Is there any advantage to taking photos with a barrel lens (no shutter)? What would be a good brand to keep an eye out for?
Is there any advantage to taking photos with a barrel lens (no shutter)? What would be a good brand to keep an eye out for?
Well, if you want really long exposures. Or poorly-timed short ones.
Brand? Leiss or Zeica.
Remember, NJ is the state of exits and abrasion.
You forgot all our tolls. I guess I was wondering if they gave the photos a different look.
"I would feel more optimistic about a bright future for man if he spent less time proving that he can outwit Nature and more time tasting her sweetness and respecting her seniority"---EB White
Barrel lenses are just normal lenses without a working shutter
so we do something else
maybe a hat,
so any lens with a broken shutter is now a Barrel lens
Tin Can
Many LF lenses, including some modern ones, have been sold in both barrel and shutter. Those pairs could render differently under some circumstances if the barrel and shutter mountings have different iris designs.
But there's no "barrel look" in general, just a lot of lens-specific looks.

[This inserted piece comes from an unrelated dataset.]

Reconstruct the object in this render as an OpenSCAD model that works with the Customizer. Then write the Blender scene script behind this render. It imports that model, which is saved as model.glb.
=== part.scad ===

Some barrel lenses were designed for process cameras and may be optimized for close-ups, rather than landscape work -- or will work for both. For long lenses, I have Red Dot Artars (19" and 24") -- the Red Dot , I believe means they are coated and not designed solely for close-up work. They come in a variety of focal length. Their relatively narrow angle of view means they will not cover as well as modern plasmats of the same focal length. I use the 19" and 24" on both 8x10 and 11x14. This link has some good info on them.
https://www.pacificrimcamera.com/rl/00268/00268.pdf
"Landscapes exist in the material world yet soar in the realms of the spirit..." Tsung Ping, 5th Century China
The biggest advantage is (sometimes) cost, but other challenges if you desire a shutter, iris with correct markings, sometimes proper spacing, other costs etc...
If needed for long, slow exposure work (like table top sets) or other applications where exposures can run over 1 sec, they are ready... But I'm working on a few lenses now that need assembly & some engineering, and it's coming up in my head that it would have been easier to just buy the lenses factory assembled...
Can be a money pit if you have to send it out to a pro like SK Grimes and find a shutter etc for it...
Steve K
Actually, that reminds me... I'd have to dig to find documentation, but I remember being told that some process lenses - G-Clarons, perhaps Apo-Ronars - had slightly different cell spacing when sold in barrel vs shutter, based on manufacturer assumptions about different intended uses.